# [PROBLEM DESCRIPTION]
Repeat every record below exactly as it appears.

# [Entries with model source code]
* start *
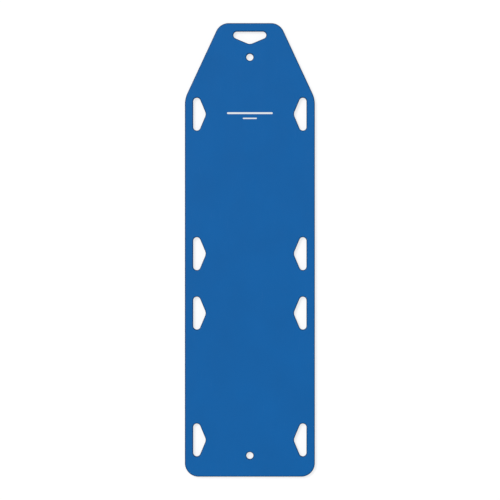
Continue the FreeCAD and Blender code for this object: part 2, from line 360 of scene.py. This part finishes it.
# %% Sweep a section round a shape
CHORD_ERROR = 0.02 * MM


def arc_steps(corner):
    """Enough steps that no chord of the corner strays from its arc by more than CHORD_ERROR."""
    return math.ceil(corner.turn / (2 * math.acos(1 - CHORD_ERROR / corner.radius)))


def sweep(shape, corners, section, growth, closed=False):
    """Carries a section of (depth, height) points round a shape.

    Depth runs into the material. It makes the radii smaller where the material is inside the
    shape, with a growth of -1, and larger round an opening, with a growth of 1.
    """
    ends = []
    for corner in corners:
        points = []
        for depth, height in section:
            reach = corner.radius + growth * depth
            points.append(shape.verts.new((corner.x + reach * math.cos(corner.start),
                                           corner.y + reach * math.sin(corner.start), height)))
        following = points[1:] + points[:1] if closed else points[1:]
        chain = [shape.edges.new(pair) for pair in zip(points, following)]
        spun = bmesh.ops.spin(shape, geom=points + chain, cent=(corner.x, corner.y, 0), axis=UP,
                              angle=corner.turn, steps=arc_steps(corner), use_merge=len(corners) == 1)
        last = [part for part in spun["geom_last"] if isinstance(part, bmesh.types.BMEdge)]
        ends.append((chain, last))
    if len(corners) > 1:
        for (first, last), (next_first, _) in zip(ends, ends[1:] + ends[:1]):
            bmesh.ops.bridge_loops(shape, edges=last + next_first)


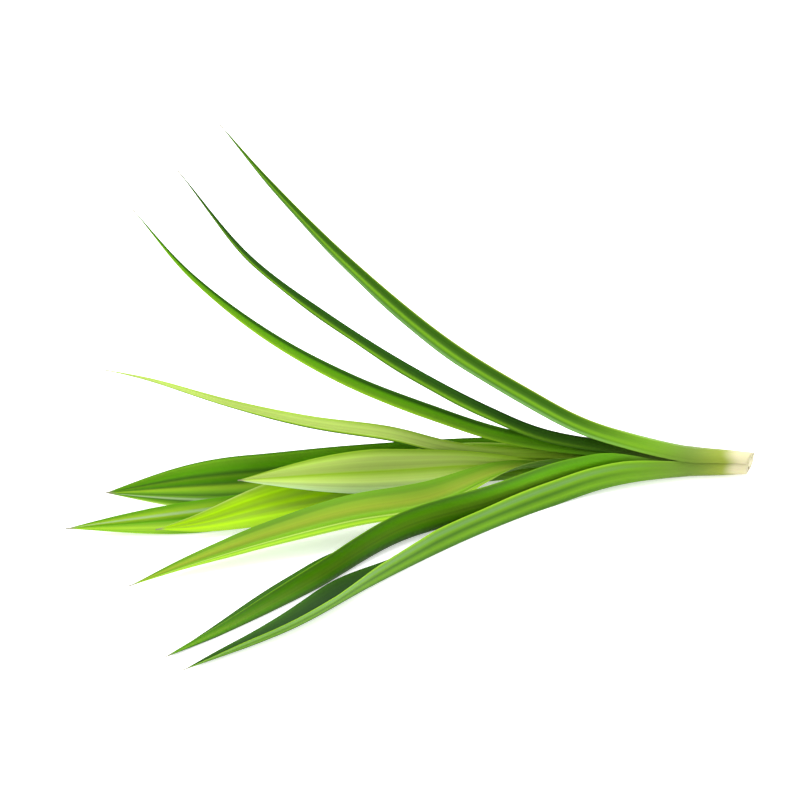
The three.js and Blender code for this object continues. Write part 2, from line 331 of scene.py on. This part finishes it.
* end *
# [TASK RESULT]
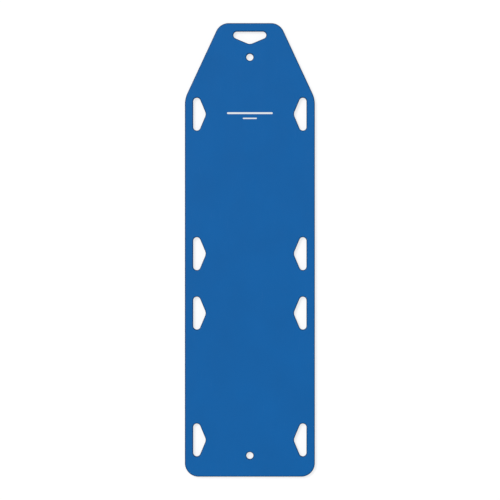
Continue the FreeCAD and Blender code for this object: part 2, from line 360 of scene.py. This part finishes it.
# %% Sweep a section round a shape
CHORD_ERROR = 0.02 * MM


def arc_steps(corner):
    """Enough steps that no chord of the corner strays from its arc by more than CHORD_ERROR."""
    return math.ceil(corner.turn / (2 * math.acos(1 - CHORD_ERROR / corner.radius)))


def sweep(shape, corners, section, growth, closed=False):
    """Carries a section of (depth, height) points round a shape.

    Depth runs into the material. It makes the radii smaller where the material is inside the
    shape, with a growth of -1, and larger round an opening, with a growth of 1.
    """
    ends = []
    for corner in corners:
        points = []
        for depth, height in section:
            reach = corner.radius + growth * depth
            points.append(shape.verts.new((corner.x + reach * math.cos(corner.start),
                                           corner.y + reach * math.sin(corner.start), height)))
        following = points[1:] + points[:1] if closed else points[1:]
        chain = [shape.edges.new(pair) for pair in zip(points, following)]
        spun = bmesh.ops.spin(shape, geom=points + chain, cent=(corner.x, corner.y, 0), axis=UP,
                              angle=corner.turn, steps=arc_steps(corner), use_merge=len(corners) == 1)
        last = [part for part in spun["geom_last"] if isinstance(part, bmesh.types.BMEdge)]
        ends.append((chain, last))
    if len(corners) > 1:
        for (first, last), (next_first, _) in zip(ends, ends[1:] + ends[:1]):
            bmesh.ops.bridge_loops(shape, edges=last + next_first)


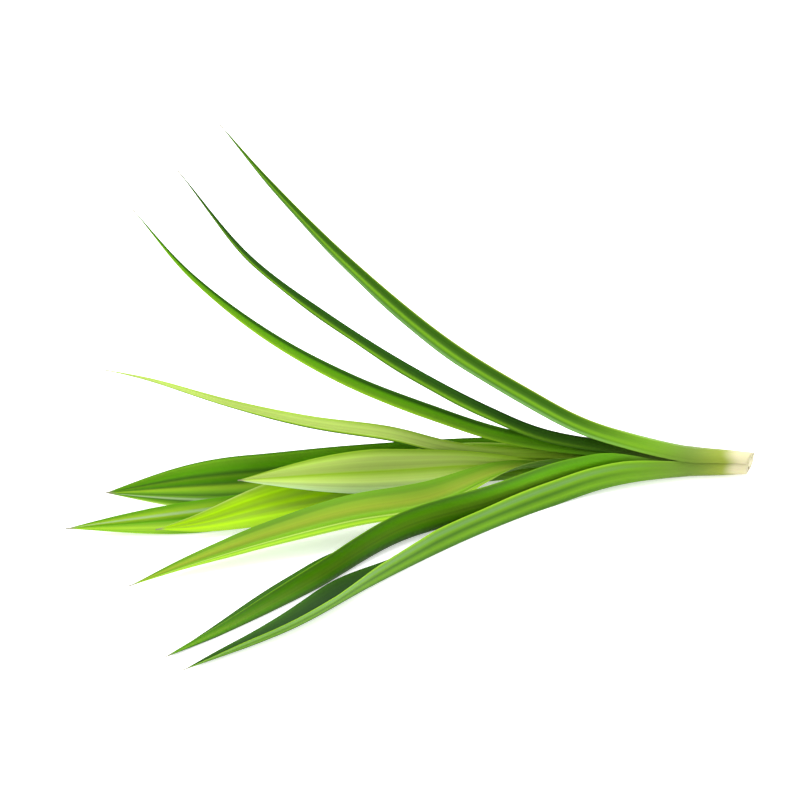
The three.js and Blender code for this object continues. Write part 2, from line 331 of scene.py on. This part finishes it.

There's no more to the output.